Credit Suisse and UBS to merge amid economic uncertainty 

Legal advisors involved in the UBS-Credit Suisse merger:

For UBS: Freshfields Bruckhaus Deringer (‘Freshfields’) is advising UBS Group as global transaction counsel. UBS counsel also include Bär & Karrer  and Davis Polk.  

For Credit Suisse: Walder Wyss acts as Lead Counsel to Credit Suisse on the merger. Counsel also include Homburger, Cleary Gottlieb Steen & Hamilton and Sullivan & Cromwell

For further details on the legal team members click here

Credit Suisse and UBS signed a merger agreement, with UBS emerging as the surviving entity. With the combined market capitalization is approximately USD 65 billion, the merger follows negotiations between the two Swiss banks, prompted by the Swiss Federal Department of Finance, the Swiss National Bank, and FINMA, who all requested the transaction to restore confidence in the Swiss economy and banking system.  

Under the terms of the agreement, all Credit Suisse shareholders will receive 1 share in UBS for 22.48 shares in Credit Suisse, with the merger expected to be consummated by the end of 2023. Until then, Credit Suisse will continue to operate in the ordinary course of business and collaborate with UBS on restructuring measures. The Swiss National Bank will provide Credit Suisse with substantial additional liquidity facilities.  
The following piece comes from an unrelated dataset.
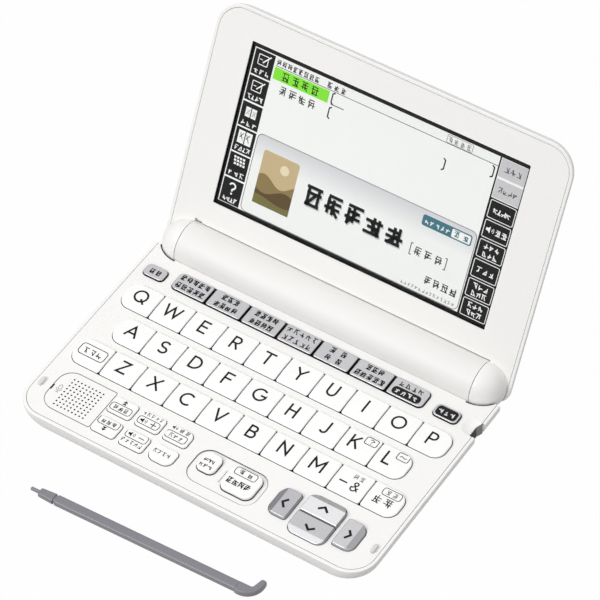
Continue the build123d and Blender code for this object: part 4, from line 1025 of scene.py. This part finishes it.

The merger remains subject to customary closing conditions, but an emergency ordinance issued by the Swiss Federal Council means that it can be implemented without the usual shareholder approval.  

Credit Suisse’s Additional Tier 1 Capital, deriving from the issuance of Tier 1 Capital Notes, will be written off to zero. Despite the challenging circumstances leading up to the merger, Axel P. Lehmann, Chairman of the Board of Directors of Credit Suisse, believes it represents the best outcome for both banks.